The collaboration with James Blake yields two of the most boring ballads of
his career.
All the media hype does little to make this album more than a marketing
project. In fact, it's even less musical than Beyonce.
She's a mediocre singer and an awful songwriter, and no amount of production
work can fully hide that.
The accompanying video (a much more relevant cultural artifact, inspired by Julie Dash's 1991 film "Daughters of the Dust"), includes spoken-word interludes of poetry by Somali-British poet Warsan Shire: "The Unbearable Weight of Staying", "Dear Moon", "How to Wear Your Mother's Lipstick", "Nail Technician as Palm Reader", and "For Women Who Are Difficult to Love".
Everything Is Love (2018) was a collaboration with her husband
Jay-Z.
Beyonce's younger sister Solange Knowles debuted with
Solo Star (2002) but mainly wrote songs for Beyonce until
Sol-Angel and the Hadley St Dreams (2008), a work that turned her into
a soul-revival star. A Seat at the Table (2016)
reached the top of the sale charts with confessional and almost psychoanalytical lyrics. Unfortunately the music was really (really) boring and trivial,
which means that she joined the ranks of
Beyonce and
Rihanna as a leading black pop star.
Beyonce's next album was the soundtrack of a remake of
The Lion King, an album titled
The Gift (2019), featuring collaborations with both US rappers and
African musicians. The songs of the soundtrack were then given videos
by various directors to create the visual album
Black Is King (2020), including Black Parade, a
celebration of African-American history that speculated on the "Black Lives Matter" protests of that year.
Jay-Z composed her collaboration with Megan Thee Stallion Savage (2020).
Break My Soul (2022) is de facto a tribute to house music of the 1990s
(composed by Allen George and Fred McFarlane, the composers in 1990 of Show Me Love for Robin Stone).
That was the appetizer for Renaissance (2022), another over-hyped sociological event... of little or no artistic value.
It's an album built around
catchy samples of dance hits from the past, almost a tribute to 50 years of dancefloor beats (disco, electro, house, etc).
She basically impersonates a modern Donna Summer in disco-ploitations like
Virgo's Groove (produced by Leven Kali and The-Dream with echoes of
Madonna's Isla Bonita), Cuff It (a tribute to Chic’s Good Times) and
Summer Renaissance (that quotes explicitly I Feel Love),
although injecting her provocative sensual persona in more creative songs like Pure/ Honey (a creation by Michael "BloodPop" Tucker and the Nova Wav's duo Brittany "Chi" Coney and Denisia "Blu June" Andrews).

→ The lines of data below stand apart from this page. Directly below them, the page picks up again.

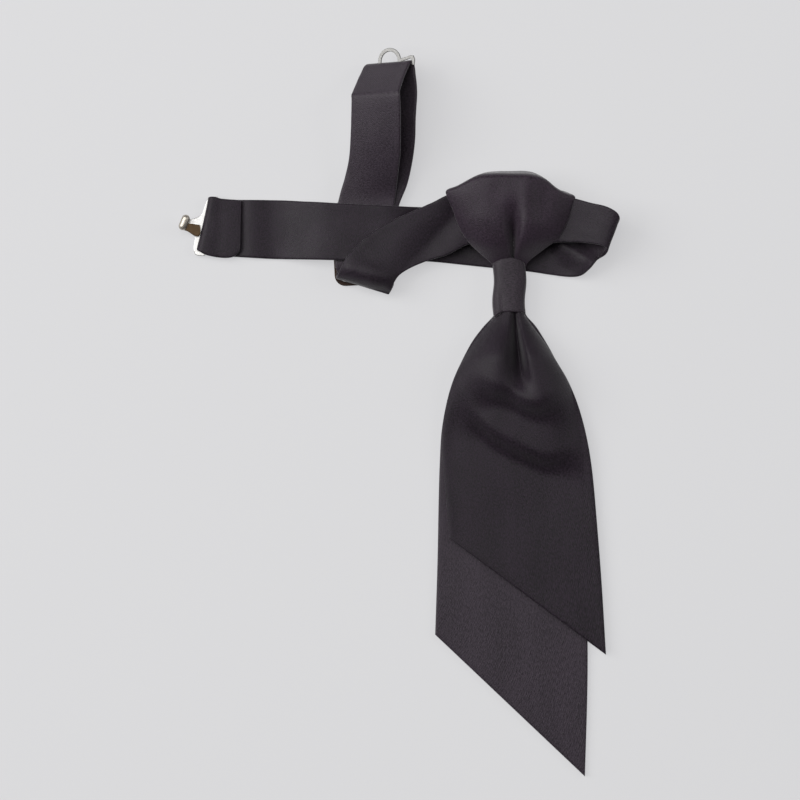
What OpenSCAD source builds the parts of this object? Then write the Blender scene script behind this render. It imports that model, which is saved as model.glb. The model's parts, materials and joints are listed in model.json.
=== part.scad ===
// Pre-tied satin cravat (tulip tie): a small cloth ring holds two diagonal-cut tails and a
// puffed drape, which loops over an adjustable hook-and-eye neckband.  It lies flat, face up.
// Origin: centre of the ring on the surface it lies on.  +Y runs up to the neckband.

/* [Neckband] */
// Width of the neckband cloth
band_w = 25; // [23:0.5:25.5]
// Thickness of the folded band, cloth and interlining together
band_t = 1.3; // [1.2:0.05:1.4]
// Thickness of one ply of satin
ply_t = 0.35; // [0.3:0.05:0.4]

/* [Knot] */
// Width of the ring across the tails
ring_w = 15.4; // [14:0.2:17]
// Length of the ring along the tails
ring_l = 25; // [23:0.5:26]
// Height of the ring above the surface
ring_h = 9.6; // [9.4:0.1:11]
// Wall of the ring
ring_t = 1.2; // [1:0.1:1.4]
// Height of the drape at its crown
drape_h = 18.5; // [17:0.5:21]

/* [Tails] */
// Thickness of a tail, both faces and interlining together
tail_t = 1.7; // [1.5:0.1:1.9]
// How far the interlining stops short of a tail's seams
seam_allowance = 1.2; // [0.8:0.1:2]

/* [Metal] */
// Diameter of the wire bars that the band is folded round
bar_d = 1.2; // [1:0.05:1.2]
// Thickness of the stamped hook and eye
plate_t = 1; // [0.8:0.1:1.1]
// Travel of the adjuster along the band
adjust_travel = 24; // [10:1:24]

/* [Hidden] */
$fn = 48;

gap = 0.3;           // clearance between pieces that move past each other
layer_gap = 0.1;     // clearance between layers of one sewn piece
satin = [0.17, 0.16, 0.18];
lining = [0.24, 0.23, 0.25];
wool = [0.75, 0.72, 0.66];
thread = [0.1, 0.1, 0.11];
nickel = [0.78, 0.77, 0.74];

// ---- Curves and lofts -------------------------------------------------------------------

function unit(v) = v / norm(v);
function last(list) = list[len(list) - 1];

// Catmull-Rom curve through every station, with n steps between two of them
function on_curve(a, b, c, d, t) =
    0.5 * (2 * b + (c - a) * t + (2 * a - 5 * b + 4 * c - d) * t ^ 2 + (3 * b - a - 3 * c + d) * t ^ 3);
function curve(stations, n) = concat(
    [for (i = [0 : len(stations) - 2]) for (k = [0 : n - 1])
        on_curve(
            stations[max(i - 1, 0)], stations[i], stations[i + 1],
            stations[min(i + 2, len(stations) - 1)], k / n
        )],
    [last(stations)]
);

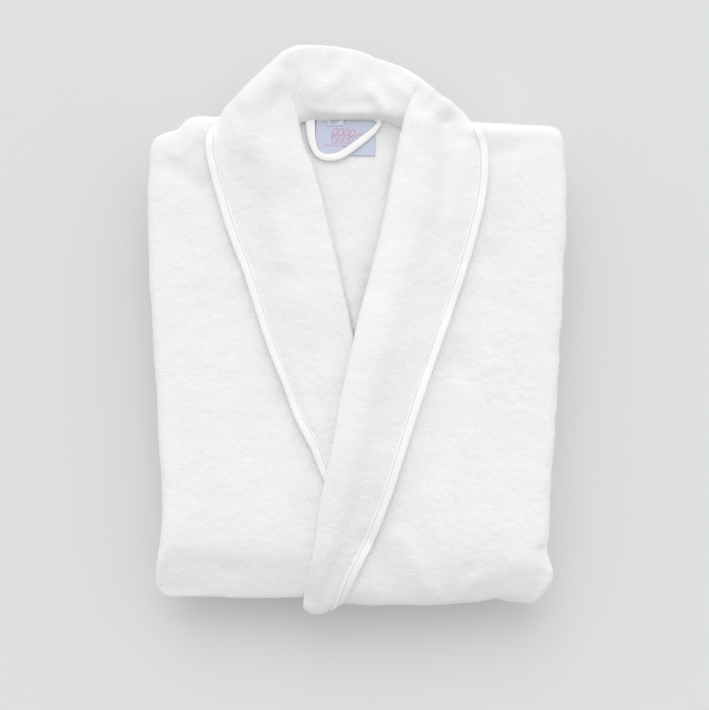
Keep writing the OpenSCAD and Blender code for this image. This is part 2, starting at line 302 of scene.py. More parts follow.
# half width of the upper third at each Y, left and right
HALF_WIDTH = {
    -1: table([(-245, 163), (-228, 167.5), (-215, 170), (-204, 169.5), (-182, 166.5), (-161, 164.5),
               (-102, 166.5), (-60, 168.5), (-17, 172), (10, 173.5), (68, 174.8), (100, 175.5), (153, 175.5),
               (190, 174.5)]),
    1: table([(-245, 158), (-232, 160.5), (-215, 162.5), (-204, 163.5), (-196, 162.5), (-178, 163.5),
              (-127, 165.2), (-84, 167.5), (-42, 169.8), (-8, 172), (29, 175.8), (67, 177), (130, 177),
              (153, 176), (190, 175)])}
# X of each lapel's inner edge at each Y
ROLL = {
    1: table([(-300, -50), (-255, -50), (-227, -47), (-207, -42), (-177, -36), (-122, -26), (-81, -17),
              (-43, -8), (2, 1), (31, 7), (66, 16), (98, 24), (136, 31), (160, 37), (200, 51)]),
    -1: table([(-300, 46), (-211, 44), (-177, 36), (-122, 26), (-81, 17), (-43, 8), (2, -1), (19, -5),
               (50, -12), (78, -19), (112, -29), (133, -36), (152, -45), (190, -54)])}


def place(s, x, z):
    """Carries the flat stack round the two folds. s runs along the cloth, 0 at the lower fold, positive up
    the upper third and negative down the skirt and hem. z is the layer's height in the upper third."""
    s, x, z = np.broadcast_arrays(s, x, z)
    P = np.empty(s.shape + (3,))
    P[..., 0] = x
    r = z - FOLD_Z
    a = np.clip(-s / FOLD_LENGTH, 0, 1) * math.pi
    y = np.where(s >= 0, FOLD_Y + s, FOLD_Y - r * np.sin(a) + np.maximum(-s - FOLD_LENGTH, 0))
    height = np.where(s >= 0, z, FOLD_Z + r * np.cos(a))
    past_knee = -s - FOLD_LENGTH - SKIRT_LENGTH
    knee_r = 2 * FOLD_Z - z - KNEE_Z
    b = np.clip(past_knee / KNEE_LENGTH, 0, 1) * math.pi
    hem_y = KNEE_Y + knee_r * np.sin(b) - np.maximum(past_knee - KNEE_LENGTH, 0)
    P[..., 1] = np.where(past_knee > 0, hem_y, y)
    P[..., 2] = np.where(past_knee > 0, KNEE_Z + knee_r * np.cos(b), height)
    return P


# soft hollows and ridges pressed into the upper third: x0, y0, x1, y1, width, height
STROKES = [(-168, -232, -140, -228, 16, -2.5), (11, -180, 30, -219, 11, -2.0), (38, -176, 68, -226, 9, 2.2),
           (96, -214, 140, -196, 12, 1.8), (157, -188, 150, -226, 5, -2.2), (84, -228, 92, -205, 8, -1.6),
           (170, -212, 166, -222, 7, 2.5), (-158, 138, -128, 122, 9, -2.0), (-150, 150, -134, 168, 7, 1.6),
           (-146, -196, -100, -204, 9, -1.6), (118, 150, 150, 160, 12, -1.2), (60, -120, 86, -30, 16, -2.6),
           (86, -30, 112, 60, 14, -2.2), (112, 60, 124, 150, 11, -1.8), (-96, 30, -62, -60, 10, -1.4),
           (-62, -60, -34, -122, 10, -1.8), (-128, 120, -104, 60, 9, -1.2)]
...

The album is almost a collage of contributions by different minds.
It took 30 co-writers to write the ridiculous lyrics of Alien Superstar.
The disco ballads are so lame that the rap song Church Girl ends up being a highlight and the rhythm of the atmospheric Thique sounds like an experiment in industrial beats.
Beyonce was perhaps unique among pop stars in her passion for the visual experience, demonstrate by
the "visual albums" Beyonce (2013) and Lemonade (2016),
by her documentary Life Is but a Dream (2013),
by the documentary Homecoming (2019) that documents a Coachella festival performance,
by her narrative film Black Is King (2020),
and by the self-adulating documentary Renaissance - A Film by Beyonce (2023), based on her 2023 world tour that was second only to Taylor Swift's one in terms of publicity and attendance.
Beyonce’s Texas Hold ‘Em (2024) topped Billboard’s country chart, a feat previously achieved only by another soul artist, Ray Charles.